WHAT After Tamerlane , by John Darwin; Vermeer's Hat , by Tim Brook; Netherlands , by Joseph O'Neill; Revelation , by C.J. Sansom

WHY Long flights and holidays - and I have had both recently - are wonderful for reading. I have been alternating between serious and worthy things that I feel I ought to read and novels and mysteries for sheer pleasure.

Probably a silly distinction because I am really enjoying two in the first category and am learning quite a lot from the second type - whether about cricket in New York or the vicissitudes of life with Henry VIII.

I have just read Tim Brook's engrossing Vermeer's Hat , which takes objects in Vermeer's paintings - a beaver hat or a Chinese porcelain bowl - and uses them to show how the links were expanding and growing across the world in the 17th century.

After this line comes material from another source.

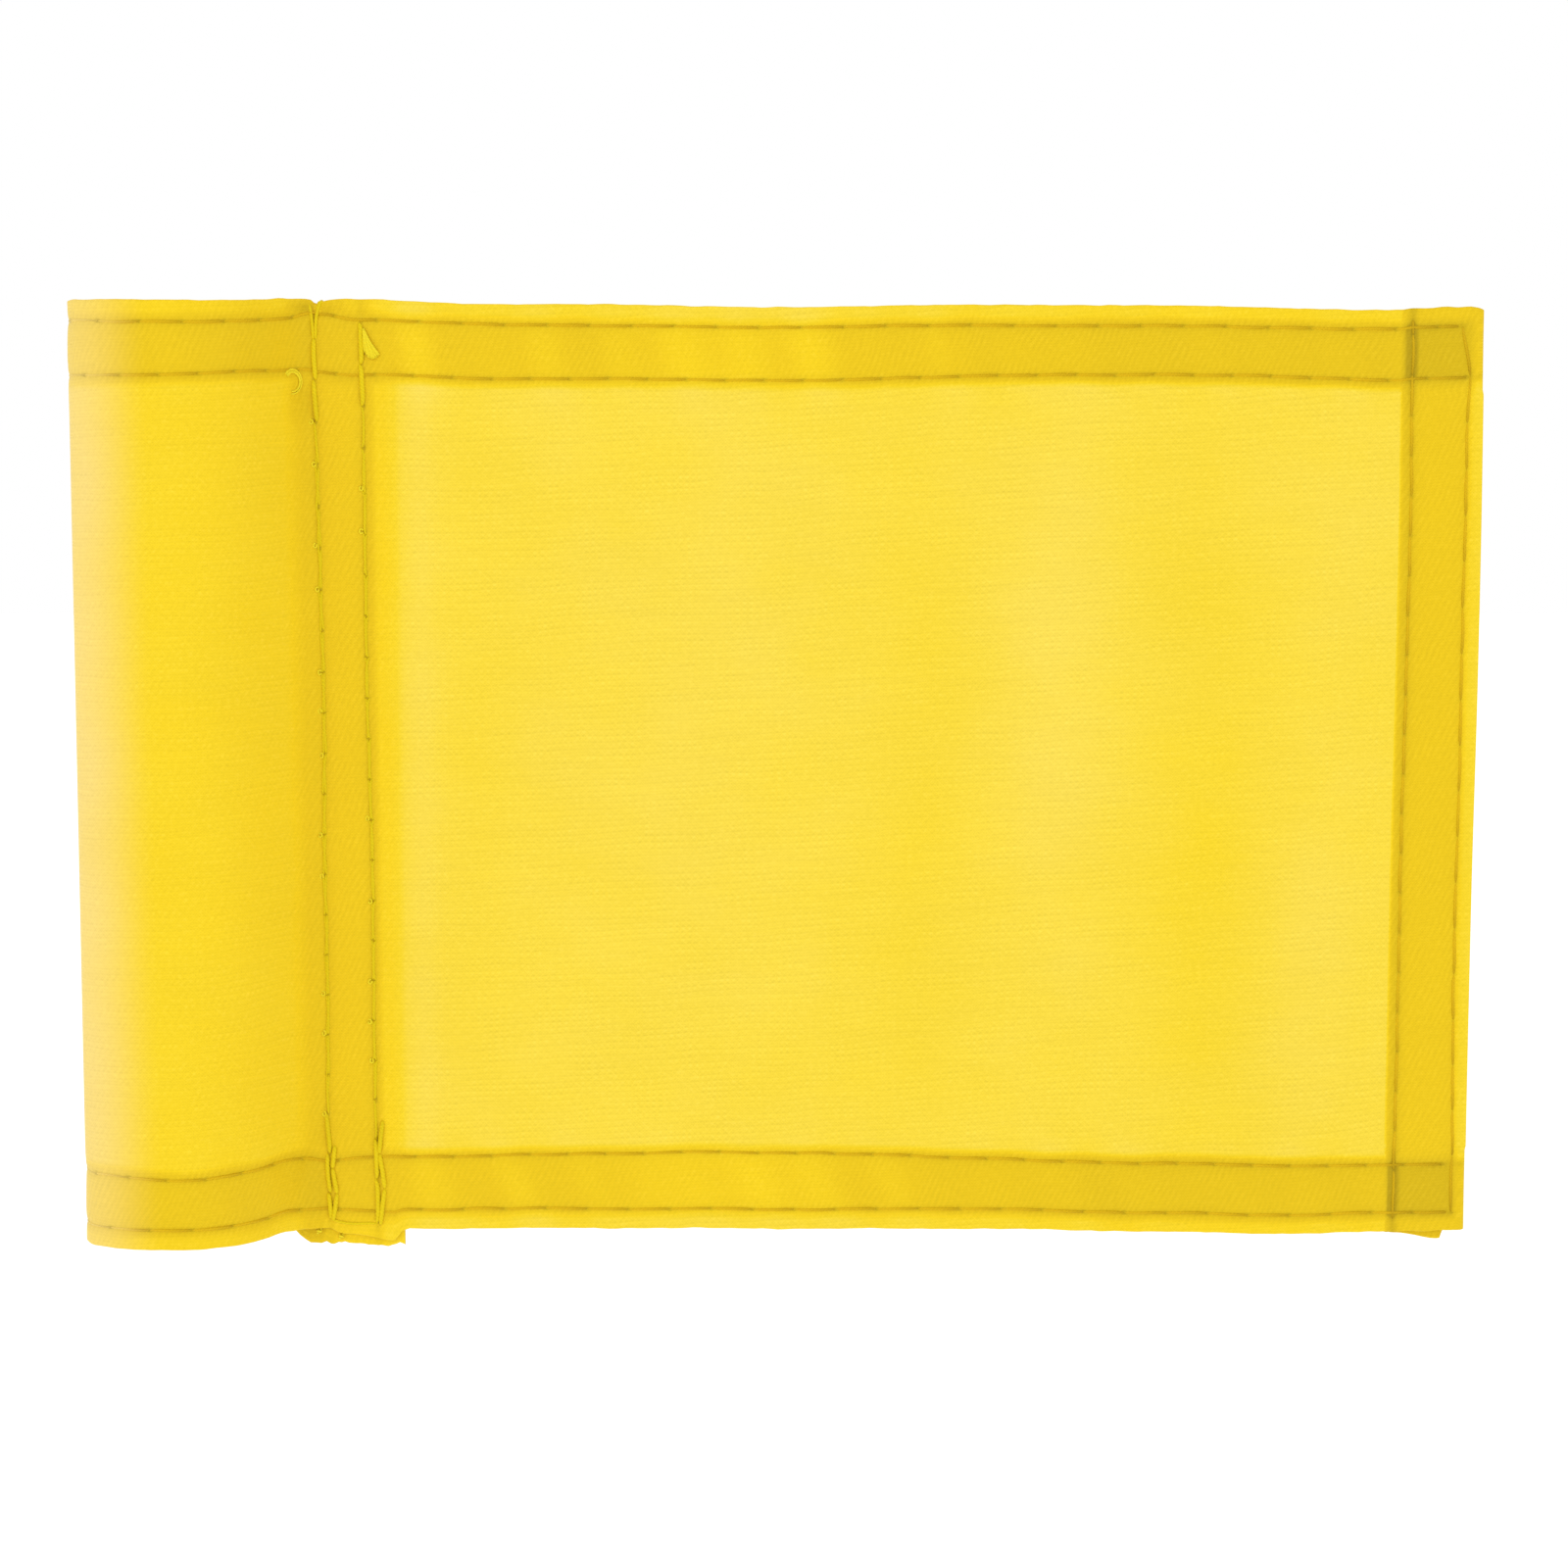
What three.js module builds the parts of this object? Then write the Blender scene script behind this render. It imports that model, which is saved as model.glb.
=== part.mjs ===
// A small hemmed nylon flag with a pole sleeve, on the rigid tube liner that slides over a pin or pole.
//
// Millimetres. +Z runs up the pole, +X runs from the pole to the fly edge, and -Y is the flag's face.
// The origin is on the liner's axis, at its bottom end, where it sits on the pole's collar.
//
// The flag is one rectangle of cloth. Its top and bottom edges are turned to the back and sewn down,
// then the fly edge is turned over them, then the other end is folded round the liner to the back
// and closed by two upright rows of stitches. The cloth bends beside that seam, so the model is cut
// there: the sleeve's pieces swivel round the liner, and the fly's pieces hinge on the sleeve.

import * as THREE from 'three';

// Flag
const FLAG_HEIGHT = 137;
const FLY_EDGE_X = 198;
const CLOTH = 0.25;              // one layer
const HEM = 2 * CLOTH;           // the two turned layers behind the face
const GAP = 0.03;                // air between neighbouring layers
const HEM_BAND = 12;             // from the finished edge to the hem's inner fold
const OUTER_ROW = 3;             // stitch rows, from the finished edge to the thread's middle
const INNER_ROW = 10.8;

// Liner tube
const LINER_OUTER_RADIUS = 5.9;
const LINER_INNER_RADIUS = 5;
const LINER_RECESS = 3;          // how far each end sits inside the sleeve
const LINER_CHAMFER = 0.15;
const LINER_SEGMENTS = 40;

// Sleeve: the loop's section is round at its back left, where it wraps the liner, and stands
// away from the liner in front, before it falls to the seam
const SLEEVE_RADIUS = 6.935;     // liner axis to the middle of the cloth
const CREST_X = 9;               // the highest stretch of the loop's front
const CREST_DEPTH = 8.4;
const SEAM_ROWS_X = [28, 35];
const LOOP_END_X = 27.5;         // front and back layers meet here
const FLAP_END_X = 39.3;         // end of the layer folded to the back
const CURVE_STEPS = 8;

// Bend line between the sleeve and the fly
const HINGE_X = 40.5;
const CLOTH_TO_HINGE = 0.3;
const THREAD_TO_HINGE = 0.6;
const HEM_TO_HINGE = 1.3;

// Thread
const THREAD = 0.2;              // how far a strand stands off the cloth
const THREAD_WIDTH = 0.3;
const BACKTACK_LENGTH = 17;
const BACKTACK_SPACING = 0.6;
const SEAM_THREAD_END = 1.2;     // the seam thread stops this far inside the flag's edges

const FLAG_BOTTOM = -LINER_RECESS;
const FLAG_TOP = FLAG_BOTTOM + FLAG_HEIGHT;
const LINER_LENGTH = FLAG_HEIGHT - 2 * LINER_RECESS;

// The layers beside the seam: from the cloth's middle outwards to its own hem and strand. The face
// layer's and the flap's stacks then lie back to back with one gap between them.
const STACK = CLOTH / 2 + GAP + HEM + GAP + THREAD;
const FACE_Y = SLEEVE_RADIUS - 2 * STACK - GAP;   // middle of the face layer
const FACE_FRONT_Y = FACE_Y - CLOTH / 2;
const FACE_BACK_Y = FACE_Y + CLOTH / 2;
const FLAP_BACK_Y = SLEEVE_RADIUS + CLOTH / 2;

const group = new THREE.Group();

const cloth = () => new THREE.MeshStandardMaterial({ color: 0xf4ce1c, roughness: 0.7, metalness: 0 });
const hemCloth = () => new THREE.MeshStandardMaterial({ color: 0xe3bb16, roughness: 0.7, metalness: 0 });
const thread = () => new THREE.MeshStandardMaterial({ color: 0xcfc02a, roughness: 0.5, metalness: 0 });
const plastic = () => new THREE.MeshStandardMaterial({ color: 0xe9e7de, roughness: 0.4, metalness: 0 });

function addMesh(name, geometry, material) {
  const mesh = new THREE.Mesh(geometry, material);
  mesh.name = name;
  group.add(mesh);
  return mesh;
}

// A box between two corners
function addBox(name, low, high, material) {
  const size = high.map((value, axis) => value - low[axis]);
  const mesh = addMesh(name, new THREE.BoxGeometry(...size), material);
  mesh.position.set(...high.map((value, axis) => (value + low[axis]) / 2));
}

// The path moved sideways by a distance, to the left of its direction of travel
function offsetPath(path, distance) {
  return path.map((point, i) => {
    const before = path[Math.max(i - 1, 0)];
    const after = path[Math.min(i + 1, path.length - 1)];
    const arriving = point.clone().sub(i > 0 ? before : point).normalize();
    const leaving = after.clone().sub(i < path.length - 1 ? point : before).normalize();
    const first = i > 0 ? arriving : leaving;
    const last = i < path.length - 1 ? leaving : arriving;
    const along = first.clone().add(last).normalize();
    const miter = distance / along.dot(last);
    return new THREE.Vector2(point.x - along.y * miter, point.y + along.x * miter);
  });
}

// A strip's outline, between two distances to the left of a path
function stripShape(path, near, far) {
  return new THREE.Shape([...offsetPath(path, near), ...offsetPath(path, far).reverse()]);
}

function extrude(shape, depth) {
  return new THREE.ExtrudeGeometry(shape, { depth, bevelEnabled: false });
}

// The middle of the cloth in the sleeve, seen from above: along the face from the bend line to the
// seam, over the crest, round the liner, and back behind the face to the flap's end. The outside of
// the sleeve is to the left of this direction.
function sleevePath(frontEndX, flapEndX) {
  const path = new THREE.Path();
  path.moveTo(frontEndX, FACE_Y);
  path.lineTo(LOOP_END_X, FACE_Y);
  path.bezierCurveTo(CREST_X + 14.5, FACE_Y, CREST_X + 11, -CREST_DEPTH, CREST_X, -CREST_DEPTH);
  path.bezierCurveTo(CREST_X - 12.5, -CREST_DEPTH, -SLEEVE_RADIUS, -5.2, -SLEEVE_RADIUS, 0);
  path.absarc(0, 0, SLEEVE_RADIUS, Math.PI, Math.PI / 2, true);
  path.lineTo(flapEndX, SLEEVE_RADIUS);
  const points = path.getPoints(CURVE_STEPS);
  return points.filter((point, i) => i === 0 || point.distanceTo(points[i - 1]) > GAP);
}

function addSleeveStrip(name, path, near, far, bottom, top, material) {
  const mesh = addMesh(name, extrude(stripShape(path, near, far), top - bottom), material);
  mesh.position.z = bottom;
}

function addLiner() {
  const inner = LINER_INNER_RADIUS;
  const outer = LINER_OUTER_RADIUS;
  const edge = LINER_CHAMFER;
  const profile = [
    [inner + edge, 0], [outer - edge, 0], [outer, edge], [outer, LINER_LENGTH - edge],
    [outer - edge, LINER_LENGTH], [inner + edge, LINER_LENGTH], [inner, LINER_LENGTH - edge],
    [inner, edge], [inner + edge, 0],
  ].map(([radius, height]) => new THREE.Vector2(radius, height));
  const mesh = addMesh('pole_liner', new THREE.LatheGeometry(profile, LINER_SEGMENTS), plastic());
  mesh.rotation.x = Math.PI / 2;
}

// Where each top and bottom hem piece lies in height
const EDGES = [
  { name: 'top', hem: [FLAG_TOP - HEM_BAND, FLAG_TOP], row: (inset) => FLAG_TOP - inset },
  { name: 'bottom', hem: [FLAG_BOTTOM, FLAG_BOTTOM + HEM_BAND], row: (inset) => FLAG_BOTTOM + inset },
];
const ROWS = [
  { name: 'outer', inset: OUTER_ROW },
  { name: 'inner', inset: INNER_ROW },
];

// The sleeve turns its face outwards, so the hems lie inside the loop
function addSleeve() {
  const clothPath = sleevePath(HINGE_X - CLOTH_TO_HINGE, FLAP_END_X);
  const hemPath = sleevePath(HINGE_X - HEM_TO_HINGE, FLAP_END_X - GAP);
  const threadPath = sleevePath(HINGE_X - THREAD_TO_HINGE, FLAP_END_X - THREAD_TO_HINGE);
  const innerThreadPath = sleevePath(HINGE_X - HEM_TO_HINGE, FLAP_END_X - THREAD_TO_HINGE);
  const hemFace = -CLOTH / 2 - GAP;
  const outside = CLOTH / 2 + GAP;

  addSleeveStrip('sleeve_cloth', clothPath, -CLOTH / 2, CLOTH / 2, FLAG_BOTTOM, FLAG_TOP, cloth());
  for (const { name, hem, row } of EDGES) {
    addSleeveStrip(`sleeve_${name}_hem`, hemPath, hemFace - HEM, hemFace, ...hem, hemCloth());
    for (const { name: rowName, inset } of ROWS) {
      const low = row(inset) - THREAD_WIDTH / 2;
      const high = row(inset) + THREAD_WIDTH / 2;
      const label = `sleeve_${name}_hem_${rowName}`;
      addSleeveStrip(`${label}_needle_thread`, threadPath, outside, outside + THREAD, low, high, thread());
      addSleeveStrip(`${label}_bobbin_thread`, innerThreadPath, -STACK, -STACK + THREAD, low, high, thread());
    }
  }
}

// The thread that closes the sleeve goes down one row, across, and up the other
function seamThreadShape() {
  const half = THREAD_WIDTH / 2;
  const [left, right] = SEAM_ROWS_X;
  const low = FLAG_BOTTOM + SEAM_THREAD_END;
  const high = FLAG_TOP - SEAM_THREAD_END;
  return new THREE.Shape([
    [left - half, high], [left - half, low], [right + half, low], [right + half, high],
    [right - half, high], [right - half, low + THREAD_WIDTH], [left + half, low + THREAD_WIDTH],
    [left + half, high],
  ].map(([x, z]) => new THREE.Vector2(x, z)));
}

// The seam was sewn after the hems, so its threads pass over the hems' threads
function addSeamThreads() {
  const sides = [
    { name: 'needle', backY: FACE_FRONT_Y - 2 * GAP - THREAD },
    { name: 'bobbin', backY: FLAP_BACK_Y + 2 * GAP + 2 * THREAD },
  ];
  for (const { name, backY } of sides) {
    const mesh = addMesh(`sleeve_seam_${name}_thread`, extrude(seamThreadShape(), THREAD), thread());
    mesh.rotation.x = Math.PI / 2;
    mesh.position.y = backY;
  }
  const backtackBottom = FLAG_BOTTOM + SEAM_THREAD_END + 2 * THREAD_WIDTH;
  SEAM_ROWS_X.forEach((rowX, i) => {
    const middleX = rowX + BACKTACK_SPACING;
    const backY = FACE_FRONT_Y - 2 * GAP - THREAD;
    addBox(`sleeve_seam_backtack_${i + 1}`,
      [middleX - THREAD_WIDTH / 2, backY - THREAD, backtackBottom],
      [middleX + THREAD_WIDTH / 2, backY, backtackBottom + BACKTACK_LENGTH], thread());
  });
}

function addFly() {
  const hemStartX = HINGE_X + HEM_TO_HINGE;
  const flyHemX = FLY_EDGE_X - HEM_BAND;
  const hemFrontY = FACE_BACK_Y + GAP;
  const bobbinFrontY = hemFrontY + HEM + GAP;
  const needleBackY = FACE_FRONT_Y - GAP;

  addBox('fly_panel', [HINGE_X + CLOTH_TO_HINGE, FACE_FRONT_Y, FLAG_BOTTOM],
    [FLY_EDGE_X, FACE_BACK_Y, FLAG_TOP], cloth());
  for (const { name, hem, row } of EDGES) {
    addBox(`fly_${name}_hem`, [hemStartX, hemFrontY, hem[0]],
      [FLY_EDGE_X - GAP, hemFrontY + HEM, hem[1]], hemCloth());
    for (const { name: rowName, inset } of ROWS) {
      const low = row(inset) - THREAD_WIDTH / 2;
      const high = row(inset) + THREAD_WIDTH / 2;
      addBox(`fly_${name}_hem_${rowName}_needle_thread`,
        [HINGE_X + THREAD_TO_HINGE, needleBackY - THREAD, low],
        [FLY_EDGE_X - CLOTH, needleBackY, high], thread());
      addBox(`fly_${name}_hem_${rowName}_bobbin_thread`,
        [hemStartX, bobbinFrontY, low], [flyHemX - THREAD_WIDTH, bobbinFrontY + THREAD, high], thread());
    }
  }
}

// Down the fly edge's back, seen from its end: flat on the panel, and stepped over the finished
// top and bottom hems. To the left of this direction is the back.
function flyHemPath() {
  const panelY = FACE_BACK_Y + GAP;
  const overHemY = panelY + HEM + GAP;
  const stepLength = 1;
  const low = FLAG_BOTTOM + HEM_BAND + 2 * GAP;
  const high = FLAG_TOP - HEM_BAND - 2 * GAP;
  return [
    [FLAG_BOTTOM, overHemY], [low, overHemY], [low + stepLength, panelY],
    [high - stepLength, panelY], [high, overHemY], [FLAG_TOP, overHemY],
  ].map(([z, y]) => new THREE.Vector2(z, y));
}

function addFlyStrip(name, path, near, far, lowX, highX, material) {
  const mesh = addMesh(name, extrude(stripShape(path, near, far), highX - lowX), material);
  mesh.rotation.y = -Math.PI / 2;
  mesh.position.x = highX;
}

function addFlyEdge() {
  const path = flyHemPath();
  const bobbinPath = flyHemPath().map((point, i) => {
    const inward = i === 0 ? SEAM_THREAD_END : -SEAM_THREAD_END;
    return i === 0 || i === path.length - 1 ? new THREE.Vector2(point.x + inward, point.y) : point;
  });
  const needleBackY = FACE_FRONT_Y - 2 * GAP - THREAD;
  addFlyStrip('fly_edge_hem', path, 0, HEM, FLY_EDGE_X - HEM_BAND, FLY_EDGE_X, hemCloth());
  for (const { name, inset } of ROWS) {
    const low = FLY_EDGE_X - inset - THREAD_WIDTH / 2;
    const high = FLY_EDGE_X - inset + THREAD_WIDTH / 2;
    addBox(`fly_edge_hem_${name}_needle_thread`,
      [low, needleBackY - THREAD, FLAG_BOTTOM + SEAM_THREAD_END],
      [high, needleBackY, FLAG_TOP - SEAM_THREAD_END], thread());
    addFlyStrip(`fly_edge_hem_${name}_bobbin_thread`, bobbinPath, HEM + GAP, HEM + GAP + THREAD,
      low, high, thread());
  }
}

addLiner();
addSleeve();
addSeamThreads();
addFly();
addFlyEdge();

export default group;
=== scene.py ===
"""A small pin flag: one rectangle of coated nylon, hemmed on three edges, with a sleeve sewn round a liner.

Lengths are in millimetres in the part's own frame until a mesh is made. The cloth is one surface. A point
of it is named by (s, z, w): s runs along the cloth from the fly edge round the sleeve, z is the height
before any ripple, and w is the depth of its layer behind the face side of the cloth.
"""

import math

import bpy
import numpy as np
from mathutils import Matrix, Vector


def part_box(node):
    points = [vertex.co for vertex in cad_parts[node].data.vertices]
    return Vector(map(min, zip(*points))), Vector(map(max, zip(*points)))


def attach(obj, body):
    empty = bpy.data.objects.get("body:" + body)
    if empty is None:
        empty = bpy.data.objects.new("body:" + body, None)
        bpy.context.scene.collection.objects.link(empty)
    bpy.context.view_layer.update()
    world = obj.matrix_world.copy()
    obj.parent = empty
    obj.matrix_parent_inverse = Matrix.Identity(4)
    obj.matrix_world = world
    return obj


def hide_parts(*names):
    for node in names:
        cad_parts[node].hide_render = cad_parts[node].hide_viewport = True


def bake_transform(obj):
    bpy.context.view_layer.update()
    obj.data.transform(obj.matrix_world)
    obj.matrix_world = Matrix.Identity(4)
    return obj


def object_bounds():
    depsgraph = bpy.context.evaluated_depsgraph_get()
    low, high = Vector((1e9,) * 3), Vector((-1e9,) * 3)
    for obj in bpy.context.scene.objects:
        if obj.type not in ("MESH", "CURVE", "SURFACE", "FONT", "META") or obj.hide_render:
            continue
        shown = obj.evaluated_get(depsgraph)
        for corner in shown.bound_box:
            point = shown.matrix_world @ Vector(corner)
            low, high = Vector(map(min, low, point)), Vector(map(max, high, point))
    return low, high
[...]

And I am partway through a fascinating book by John Darwin called After Tamerlane , which looks at the different empires in the same period and why some flourished, notably the European ones, and others - the Chinese or the Ottoman - didn't.

On the other sort of reading, I have finally read Joseph O'Neill's funny and moving Netherland , and Revelation , another in C.J. Sansom's terrific series of mysteries set in Tudor England.

No holidays coming up for a while, alas, but I am keeping Joseph Boyden's Through Black Spruce handy just in case, and Red Mandarin Dress , one of the Inspector Chen mysteries by Qiu Xiaolong.